Cathodic Hydrogen Peroxide Electrosynthesis Using Anthraquinone Modified Carbon Nitride on Gas Diffusion Electrode

Electrochemical synthesis of hydrogen peroxide from oxygen and water can be a cost-effective and energy-efficient alternative to the traditional approach which requires high energy input and expensive noble metal catalysts and has a large CO2 footprint. The availability of selective electrocatalysts and performance validation of a device represent current research needs toward this goal. Herein, we report an efficient electrocatalytic system for hydrogen peroxide production based on anthraquinone molecular catalysts which are tethered onto carbon nitride (C3N4) conductive supports. Anthraquinone enables highly selective synthesis of hydrogen peroxide via two-electron oxygen reduction.
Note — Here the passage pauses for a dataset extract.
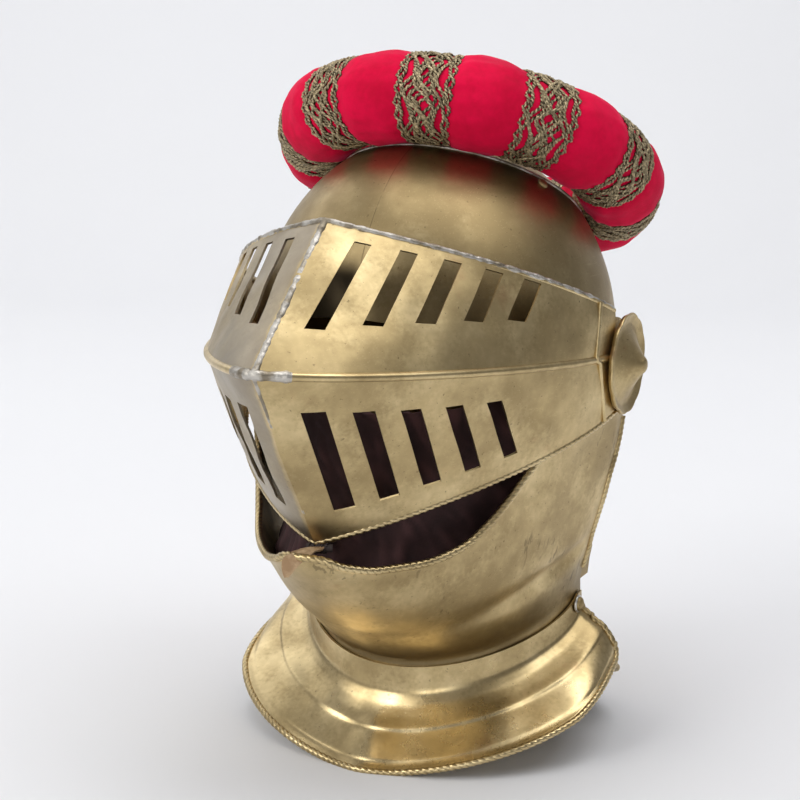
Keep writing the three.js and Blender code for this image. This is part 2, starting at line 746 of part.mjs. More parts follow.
const edgeMiddle = crownPoint(0, 0);
const backwards = crownPoint(1, 0).sub(edgeMiddle);
const WREATH_REACH = domeReach(edgeMiddle, V(1, 0, 0)) + WREATH_OVERHANG;
const WREATH_BACK_REACH = domeReach(edgeMiddle, backwards) + WREATH_BACK_OVERHANG;

function wreathPoint(around, section, radius) {
  const out = radius * Math.cos(section);
  const point = V(
    (WREATH_REACH + out) * Math.sin(around),
    -(WREATH_BACK_REACH + out) * Math.cos(around),
    radius * Math.sin(section),
  );
  point.applyAxisAngle(V(1, 0, 0), -CROWN_TILT * RAD);
  return point.add(crownPoint(WREATH_BACK, WREATH_LIFT));
}

const bandStep = (2 * Math.PI) / LACE_BANDS;
const bandHalf = LACE_WIDTH / 2 / WREATH_REACH;
const bandCentre = (band) => LACE_FIRST * RAD + band * bandStep;
const TUBE_SIDES = 10;

// Triangles round a tube whose rings of points follow one another.
function tubeFaces(from, to, flip) {
  const faces = [];
  for (let k = 0; k < TUBE_SIDES; k += 1) {
    const next = (k + 1) % TUBE_SIDES;
    const [a, b, c, d] = [from + k, from + next, to + next, to + k];
    if (flip) faces.push([a, c, b], [a, d, c]);
    else faces.push([a, b, c], [a, c, d]);
  }
  return faces;
}

function tubeRing(around, radius) {
  return Array.from({ length: TUBE_SIDES }, (_, k) => (
    wreathPoint(around, (2 * Math.PI * k) / TUBE_SIDES, radius)));
}

const WREATH_STATIONS = [
  // share of half a band from its middle, share of the sink
  { from: -1.6, sink: 0 },
  { from: -1, sink: 1 },
  { from: 0, sink: 1 },
  { from: 1, sink: 1 },
  { from: 1.6, sink: 0 },
];

function makeWreath() {
  const points = [];
  for (let band = 0; band < LACE_BANDS; band += 1) {
    for (const { from, sink } of WREATH_STATIONS) {
      points.push(...tubeRing(bandCentre(band) + from * bandHalf, WREATH_TUBE - sink * LACE_SINK));
    }
  }
  const faces = [];
  for (let start = 0; start < points.length; start += TUBE_SIDES) {
    faces.push(...tubeFaces(start, (start + TUBE_SIDES) % points.length, false));
  }
  return toSolid(fromTriangles(points, faces));
}

function makeLaceBand(band) {
  const inner = WREATH_TUBE - LACE_SINK + GAP;
  const points = [];
  for (const radius of [inner, inner + LACE_THICKNESS]) {
    for (const share of [-0.94, 0, 0.94]) {
      points.push(...tubeRing(bandCentre(band) + share * bandHalf, radius));
    }
  }
  const [inside, outside] = [0, 3 * TUBE_SIDES];
  const faces = [];
  for (const start of [0, TUBE_SIDES]) {
    faces.push(...tubeFaces(inside + start, inside + start + TUBE_SIDES, true));
    faces.push(...tubeFaces(outside + start, outside + start + TUBE_SIDES, false));
  }
  faces.push(...tubeFaces(inside, outside, false));
  faces.push(...tubeFaces(inside + 2 * TUBE_SIDES, outside + 2 * TUBE_SIDES, true));
  return toSolid(fromTriangles(points, faces));
}

// The cloth lining that stands inside the bevor and behind the lower slots

const LINING_ROWS = [
  // share of the height, share of the way in from the bevor's wall
  { height: 0, inward: 0 },
  { height: 0.18, inward: 0.05 },
  { height: 0.29, inward: 0.35 },
  { height: 0.38, inward: 0.8 },
  { height: 0.6, inward: 0.9 },
  { height: 1, inward: 1 },
];
const LINING_INWARD = 30;     // it stands this far off the chin at its top
const LINING_CHEEK = 0.3;     // share of that at the cheeks
const LINING_SPAN = 57;       // degrees each side of the chin

function makeLining() {
  const angles = rangeAngles(LINING_SPAN, 16);
  const grid = LINING_ROWS.map(({ height, inward }) => {
    const z = lerp(LINING_FOOT_Z, LINING_TOP_Z, height);
    const wall = bevorSectionAt(z, PLATE + LINING_STANDOFF);
    const away = LINING_INWARD * inward;
    const oval = {
      y: BEVOR_Y, width: wall.width - LINING_CHEEK * away, reach: wall.front - away, point: wall.point,
    };
    return angles.map((angle) => {
      const point = ovalPoint(oval, angle, -1);
      point.z = z - wall.sag * Math.cos(angle);
      return point;
    });
  });
  return toSolid(sheet(grid, LINING));
}

// Small fittings, each turned about its own axis and then set on a plate

function turned(rows, sides, seat) {
  const profile = rows.map(([x, y]) => new THREE.Vector2(x, y));
  const geometry = new THREE.LatheGeometry(profile, sides);
  const turn = new THREE.Quaternion().setFromUnitVectors(V(0, 1, 0), seat.outward);
  geometry.applyQuaternion(turn);
  geometry.translate(seat.point.x, seat.point.y, seat.point.z);
  return toSolid(geometry);
}

// A rivet, its head facing outwards and its shank through the plates behind.
function makeRivet(seat, radius, length) {
  const shank = SHANK_SHARE * radius;
  return turned([
    [0, -length], [shank, -length], [shank, 0], [radius, 0],
    [0.74 * radius, 0.44 * radius], [0, 0.6 * radius],
  ], RIVET_SIDES, seat);
}

function rivetHole(seat, radius) {
  const hole = SHANK_SHARE * radius + GAP;
  const rows = [[0, -HOLE_REACH], [hole, -HOLE_REACH], [hole, HOLE_REACH], [0, HOLE_REACH]];
  return turned(rows, RIVET_SIDES, seat);
}

// Rivets through the front neck plate's collar and the bevor, over washers

function neckSeat(side, lift = 0) {
  const z = NECK_Z - COLLAR_HEIGHT / 2;
  const rise = (BEVOR_Y - NECK_RIVET_Y) / NECK_FRONT;
  const x = NECK_WIDTH * Math.sqrt(1 - rise ** BEVOR_ROWS[0].point);
  const outward = V(side, 0, 0);
  return { point: V(side * (x + 2 * GAP + PLATE + lift), NECK_RIVET_Y, z), outward };
}

function makeNeckWasher(side) {
  const bore = SHANK_SHARE * RIVET_RADIUS + GAP;
  const [rim, top] = [WASHER_RADIUS, WASHER_HEIGHT];
  return turned([[bore, 0], [rim, 0], [rim, 0.7 * top], [bore, top], [bore, 0]], 14, neckSeat(side));
}

function makeNeckRivet(side) {
  const lift = WASHER_HEIGHT + GAP;
  return makeRivet(neckSeat(side, lift), RIVET_RADIUS, lift + 2 * PLATE + 4 * GAP);
}

// Rivets that hold the rear neck plate to the skull's tail

function napeSeat(angle) {
  const reach = GAP + PLATE + GAP;
  const outward = V(Math.sin(angle), Math.cos(angle), 0);
  const [x, y] = [(NAPE_WIDTH + reach) * outward.x, SKULL_Y + (NAPE_DEPTH + reach) * outward.y];
  return { point: V(x, y, NECK_Z - COLLAR_HEIGHT / 2), outward };
}

// Rivets that hold the crown cap inside the bowl's upper edge

function crownSeat(angle) {
  const centre = crownPoint(0, -CROWN_LAP / 2);
  const direction = V(Math.sin(angle), -Math.cos(angle), 0);
  direction.applyAxisAngle(V(1, 0, 0), -CROWN_TILT * RAD);
  const point = centre.clone().addScaledVector(direction, domeReach(centre, direction));
  const outward = point.clone().sub(DOME_CENTRE).divide(DOME_RADII).divide(DOME_RADII).normalize();
  return { point: point.addScaledVector(outward, GAP), outward };
}

// Strips riveted inside the bevor's rear edges that catch behind the neck

function stripCorner(side, row, behind, depth) {
  const [z, wall] = [NECK_Z + row.up, bevorSectionAt(NECK_Z + row.up, 0)];
  const x = wall.width - PLATE - GAP - STRIP_EASE - depth;
  return V(side * x, BEVOR_Y + behind, z);
}

function makeStrip(side) {
  const points = [];
  for (const depth of [0, PLATE]) {
    for (const row of STRIP_ROWS) {
      points.push(stripCorner(side, row, row.from, depth), stripCorner(side, row, row.to, depth));
    }
  }
  const [rows, shift] = [STRIP_ROWS.length, 2 * STRIP_ROWS.length];
  const faces = [];
  const quad = (a, b, c, d) => faces.push([a, b, c], [a, c, d]);
  for (let k = 0; k < rows - 1; k += 1) {
    const [a, b, c, d] = [2 * k, 2 * k + 1, 2 * k + 3, 2 * k + 2];
    quad(a, b, c, d);
    quad(d + shift, c + shift, b + shift, a + shift);
    quad(b, b + shift, c + shift, c);
    quad(a + shift, a, d, d + shift);
  }
  const last = shift - 2;
  quad(1, 0, shift, 1 + shift);
  quad(last, last + 1, last + 1 + shift, last + shift);
  return toSolid(fromTriangles(points, faces));
}

// The leather tab at the foot of the keel, folded over the visor's edge

function makeTab() {
  const outline = [[4, 3], [5, -3], [-2, -10], [-13, -19], [-10, -8], [-6, 1]];
  const shape = new THREE.Shape(outline.map(([x, y]) => new THREE.Vector2(x, y)));
  const geometry = new THREE.ExtrudeGeometry(shape, { depth: TAB_THICKNESS, bevelEnabled: false });
  geometry.translate(0, KEEL_FOOT_Y, KEEL_FOOT_Z - EDGE_ROLL - GAP - TAB_THICKNESS);
  return toSolid(geometry);
}

// The helmet

const helmet = new THREE.Group();

function put(name, solid, material) {
  const mesh = new THREE.Mesh(toGeometry(solid), material);
  mesh.name = name;
  helmet.add(mesh);
  return mesh;
}

const SIDES = [['left', 1], ['right', -1]];
const drilled = (solid, seats, radius) => seats.reduce(
  (rest, seat) => rest.subtract(rivetHole(seat, radius)), solid,
);
const neckSeats = SIDES.map(([, side]) => neckSeat(side));
const napeSeats = SIDES.map(([, side]) => napeSeat(side * NAPE_RIVET_ANGLE * RAD));
const crownSeats = CROWN_RIVET_ANGLES.map((angle) => crownSeat(angle * RAD));

const bowl = drilled(makeSkullBowl(), crownSeats, CROWN_RIVET_RADIUS);
put('skull_bowl', drilled(bowl, napeSeats, RIVET_RADIUS), BRASS);
put('skull_crown', drilled(makeSkullCrown(), crownSeats, CROWN_RIVET_RADIUS), BRASS);
put('visor', makeVisor(), BRASS);
put('bevor', drilled(makeBevor(), neckSeats, RIVET_RADIUS), BRASS);
put('gorget_front', drilled(makeGorgetFront(), neckSeats, RIVET_RADIUS), BRASS);
put('gorget_rear', drilled(makeGorgetRear(), napeSeats, RIVET_RADIUS), BRASS);
SIDES.forEach(([name, side], k) => {
  put(`rosette_${name}`, makeRosette(side), BRASS);
  put(`pivot_nut_${name}`, makePivotNut(side), BRASS);
  put(`neck_washer_${name}`, makeNeckWasher(side), BRASS);
  put(`neck_rivet_${name}`, makeNeckRivet(side), BRASS);
  put(`catch_strip_${name}`, makeStrip(side), BRASS);
  put(`nape_rivet_${name}`, makeRivet(napeSeats[k], RIVET_RADIUS, 3 * PLATE + 2 * GAP), BRASS);
});
crownSeats.forEach((seat, k) => {
  put(`crown_rivet_${k + 1}`, makeRivet(seat, CROWN_RIVET_RADIUS, 3 * PLATE + 2 * GAP), BRASS);
});
put('wreath', makeWreath(), CRIMSON);
for (let band = 0; band < LACE_BANDS; band += 1) {
  put(`lace_${band + 1}`, makeLaceBand(band), LACE);
}
put('lining', makeLining(), BURGUNDY);
put('beak_tab', makeTab(), LEATHER);

// The frame's origin lies on the floor under the middle of the helmet's box.
const extent = new THREE.Box3().setFromObject(helmet);
helmet.position.set(0, -(extent.min.y + extent.max.y) / 2, -extent.min.z);

export default helmet;
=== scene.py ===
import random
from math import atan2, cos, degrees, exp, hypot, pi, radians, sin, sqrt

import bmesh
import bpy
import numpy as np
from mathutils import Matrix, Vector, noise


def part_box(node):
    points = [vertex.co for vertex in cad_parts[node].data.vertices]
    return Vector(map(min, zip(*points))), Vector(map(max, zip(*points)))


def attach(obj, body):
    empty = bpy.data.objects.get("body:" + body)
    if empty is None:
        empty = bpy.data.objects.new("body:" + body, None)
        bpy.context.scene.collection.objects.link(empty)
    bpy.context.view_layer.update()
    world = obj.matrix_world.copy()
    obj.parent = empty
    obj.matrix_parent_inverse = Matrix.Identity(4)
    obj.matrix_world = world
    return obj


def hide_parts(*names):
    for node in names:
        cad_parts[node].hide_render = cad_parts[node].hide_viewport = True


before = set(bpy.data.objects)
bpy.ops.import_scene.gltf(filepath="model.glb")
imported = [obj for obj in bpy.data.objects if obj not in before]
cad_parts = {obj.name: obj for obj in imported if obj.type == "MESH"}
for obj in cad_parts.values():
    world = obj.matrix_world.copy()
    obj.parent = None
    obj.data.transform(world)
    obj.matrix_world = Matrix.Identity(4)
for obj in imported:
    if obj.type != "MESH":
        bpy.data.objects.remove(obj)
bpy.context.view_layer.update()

# %% [markdown]
# # A brass armet with a crimson wreath
#
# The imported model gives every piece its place. Its plates are faceted, so this
# lesson makes a smooth plate for each of them, with the same edges and sections,
# and then adds roped edges, solder, lace, padding, folds and worn brass.
#
# The plates follow measured sections, which a primitive shaped by hand would miss.
# So each is a grid of computed points, finished with modifiers as any other mesh.
# Lengths in the tables are millimetres.

MM = 0.001
PIVOT_Y, PIVOT_Z = 12, 212
low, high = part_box("rosette_left")
SHIFT_Y = (low.y + high.y) / 2 - PIVOT_Y * MM
print("the tables' zero lies", round(SHIFT_Y / MM, 2), "mm behind the frame's")

# %% [markdown]
# ## Sizes
# These are the sizes that the model was built to. A plate that keeps to them lies
# on its solid, and one that changes here has to change there too.

# %% Sizes
PLATE, GAP = 1.2, 0.3
SKULL_WIDTH, SKULL_DEPTH, SKULL_HEIGHT, SKULL_Y, TEMPLE_Z = 96, 106, 110, 9.5, 219
NAPE_WIDTH, NAPE_DEPTH = 68, 70
CROWN_TILT = radians(27.5)
CROWN_EDGE = Vector((0, SKULL_Y + 0.288 * SKULL_DEPTH, TEMPLE_Z + 0.664 * SKULL_HEIGHT))
CROWN_LAP = 9
FACE_WIDTH, BROW_Z, CHEEK_Y = 60, 243, -6
VISOR_WIDTH, VISOR_REAR_Y = 105, -3
BEVOR_WIDTH, BEVOR_Y, BEVOR_FRONT, BEVOR_REAR = 101.5, 25, 172, 78
CHIN_Z, NECK_Z, NECK_SAG, NECK_WIDTH, NECK_FRONT = 134, 78, 30, 79, 74
COLLAR_HEIGHT = 11
GORGET_WIDTH, GORGET_FRONT, GORGET_BLUNT = 111, 106.4, 2.45
NAPE_PLATE_WIDTH, NAPE_PLATE_REAR = 104, 72
GORGET_RISE, GORGET_FOOT, GORGET_SHOULDER, GORGET_SPLIT_Y = 47, 8, 100, 33
RIM_DRAW, DRAW_FROM, FOOT_CUT, EDGE_ROLL = 0.07, 65, 0.6, 1.5
WREATH_TUBE, WREATH_LIFT, WREATH_BACK, WREATH_OVERHANG = 23.5, 20.8, 2, 18.2
LACE_BANDS, LACE_FIRST, LACE_WIDTH, LACE_SINK = 10, 8, 25, 1.6
ROPE_STEP, ROPE_SIDES, ROUND, FAR = 0.7, 12, 60, 300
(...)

The optimal electrolyte pH was identified to both facilitate H2O2 electrochemical synthesis and minimize H2O2 decomposition. The anthraquinone-functionalized C3N4 supports were then adapted a gas diffusion into cathode configuration to greatly enhance the mass transport of oxygen reactants. The device fabricated in this study achieved an optimal H2O2 production rate of 60.1 mmol g(catalyst) h(-1) at a maximum Faradaic efficiency of 42.2%.